Catalytic oxidation of model soot by chlorine based catalysts

Abstract

Different oxidic compounds potentially present in a highly active Cu/K/Mo/Cl soot oxidation catalyst (copper-molybdates, potassium-molybdates, and a mixed copper-potassium-molybdate (K2Cu2(MoO4)3) have been tested individually on their activity in soot oxidation. Although the oxides induce oxidation between 685 K and 720 K after intensive mixing in a ball mill, i.e. in ‘tight contact’ conditions, in ‘loose contact’ the oxides are hardly active and only show a high activity above approximately 790 K. DRIFT and XRD analyses have shown that reaction of KCl with CuMoO4 (two compounds present in the Cu/K/Mo/Cl catalyst), results in the formation of potassium containing molybdates and volatile copper and chlorine containing compounds (such as CuCl and K2CuCl4).

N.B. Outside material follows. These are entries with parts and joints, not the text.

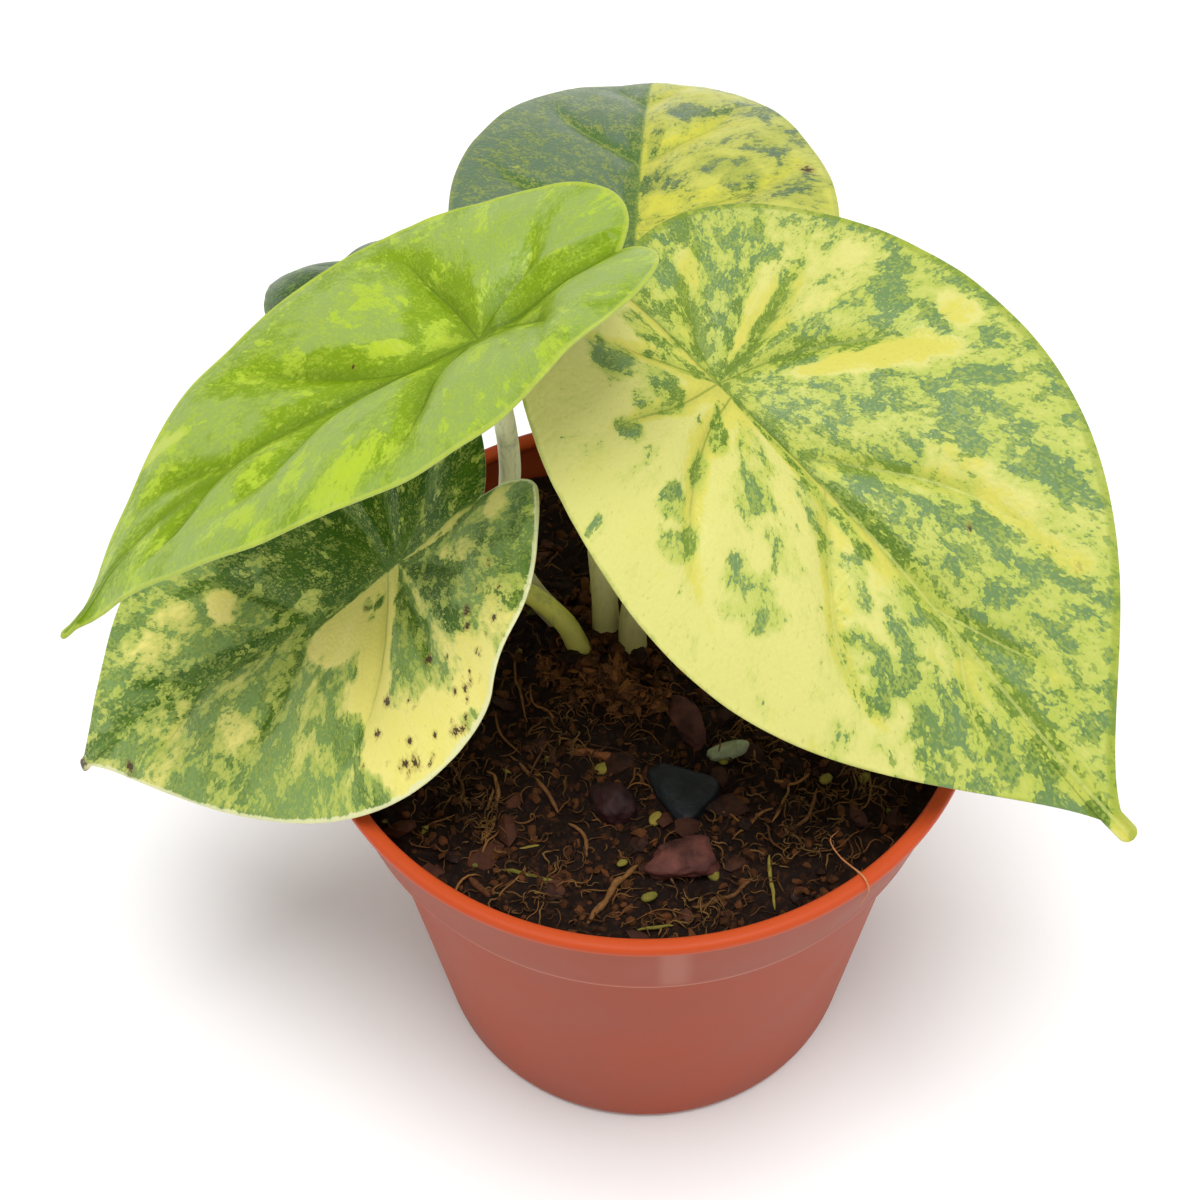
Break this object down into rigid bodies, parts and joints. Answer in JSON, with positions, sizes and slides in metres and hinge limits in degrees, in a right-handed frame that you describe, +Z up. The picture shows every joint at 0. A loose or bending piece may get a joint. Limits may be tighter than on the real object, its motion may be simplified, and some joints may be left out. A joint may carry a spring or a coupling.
{
  "type": "potted variegated silver dragon alocasia",
  "caption": "Young aroid house plant with heart-shaped, drip-tipped leaves mottled in green, yellow and cream, growing in a terracotta-coloured plastic nursery pot.",
  "frame": {"origin": "centre of the pot's flat underside", "axes": "+Z up along the pot's axis; -Y towards the side that shows the large right leaf and the two left leaves"},
  "size_m": [0.1869, 0.1999, 0.193],
  "materials": {
    "pot_plastic": "satin terracotta-coloured polypropylene",
    "potting_mix": "damp bark and coir",
    "crown": "dull, papery",
    "stone": "dull",
    "bark": "dull",
    "pale_wood": "dull",
    "petiole": "smooth, moist",
    "leaf_yellow": "satin leaf",
    "leaf_lime": "satin leaf",
    "leaf_mottled": "satin leaf",
    "leaf_half_yellow": "satin leaf",
    "leaf_green": "satin leaf"
  },
  "bodies": {
    "root": {"pot": "pot_plastic", "potting_mix": "potting_mix", "crown": "crown", "stone_chip": "stone", "bark_chip_1": "bark", "bark_chip_2": "bark", "pale_chip": "pale_wood", "petiole_right": "petiole", "blade_right": "leaf_yellow", "petiole_left_upper": "petiole", "blade_left_upper": "leaf_lime", "petiole_left_lower": "petiole", "blade_left_lower": "leaf_mottled", "petiole_back": "petiole", "blade_back": "leaf_half_yellow", "petiole_rear_left": "petiole", "blade_rear_left": "leaf_green"}
  },
  "joints": []
}
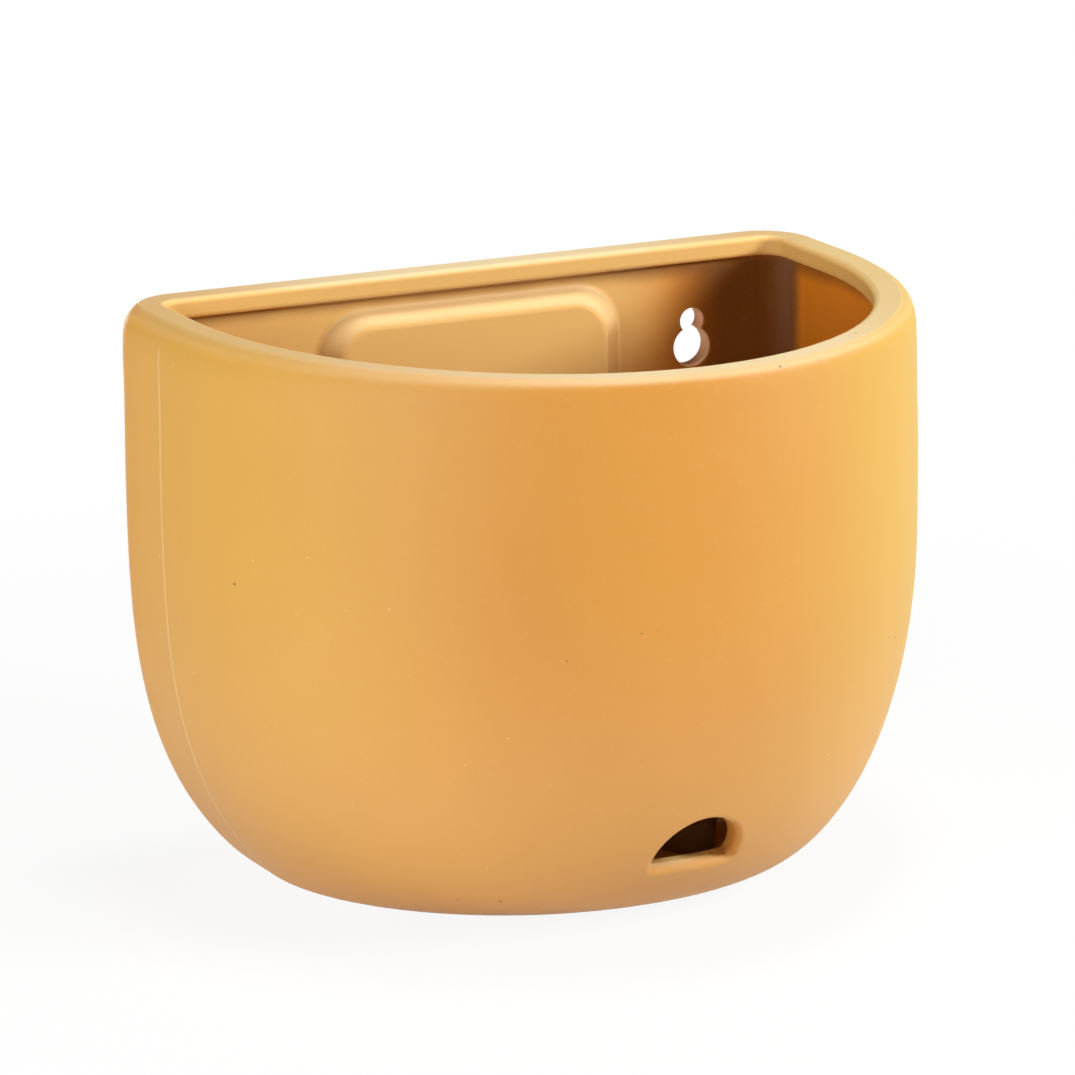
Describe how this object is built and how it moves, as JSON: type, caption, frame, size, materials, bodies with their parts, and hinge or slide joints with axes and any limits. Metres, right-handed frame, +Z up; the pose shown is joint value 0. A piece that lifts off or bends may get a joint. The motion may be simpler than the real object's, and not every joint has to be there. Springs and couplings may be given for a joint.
{
  "type": "wall planter",
  "caption": "Flat-backed wall planter with a full rounded front, a thick rolled rim, keyhole hangers, a half-moon overflow opening and a lift-out drainage platform.",
  "frame": {"origin": "midway between the two keyhole seats, on the flat back face", "axes": "+X across the wall, +Y into the wall along the keyholes, +Z up; the front of the pot faces -Y"},
  "size_m": [0.2202, 0.1613, 0.1622],
  "materials": {
    "glazed_stoneware": "satin-matt ochre glaze, paler where it thins on edges",
    "platform_plastic": "fine moulded grain"
  },
  "bodies": {
    "pot": {"planter_shell": "glazed_stoneware"},
    "platform": {"drainage_platform": "platform_plastic"}
  },
  "joints": [
    {"name": "platform_lift", "type": "slide", "parent": "pot", "child": "platform", "axis": [0, 0, 1], "range_m": [0, 0.19]}
  ]
}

These volatile compounds possess a high ‘loose contact’ soot oxidation activity between 600 and 690 K. Several other metal chlorides have been screened on their catalytic activity in the oxidation of model soot (Printex-U) in ‘loose contact’. Only PbCl2, CuCl2, and CuCl are very active. The activity of these metal chlorides is thought to be induced by in-situ formation of intimate contact between the soot and the metal chloride via ‘wetting’ and/or gas-phase transport. A correlation between the melting point and the catalytic activity was found. Furthermore, a catalytic cycle is proposed involving activation of oxygen on the surface of the metal (oxy)chloride, followed by transfer of activated oxygen to the soot surface. Practical application of metal chlorides for the removal of soot from diesel exhaust is not recommended, because they suffer from instability or high vapor pressures.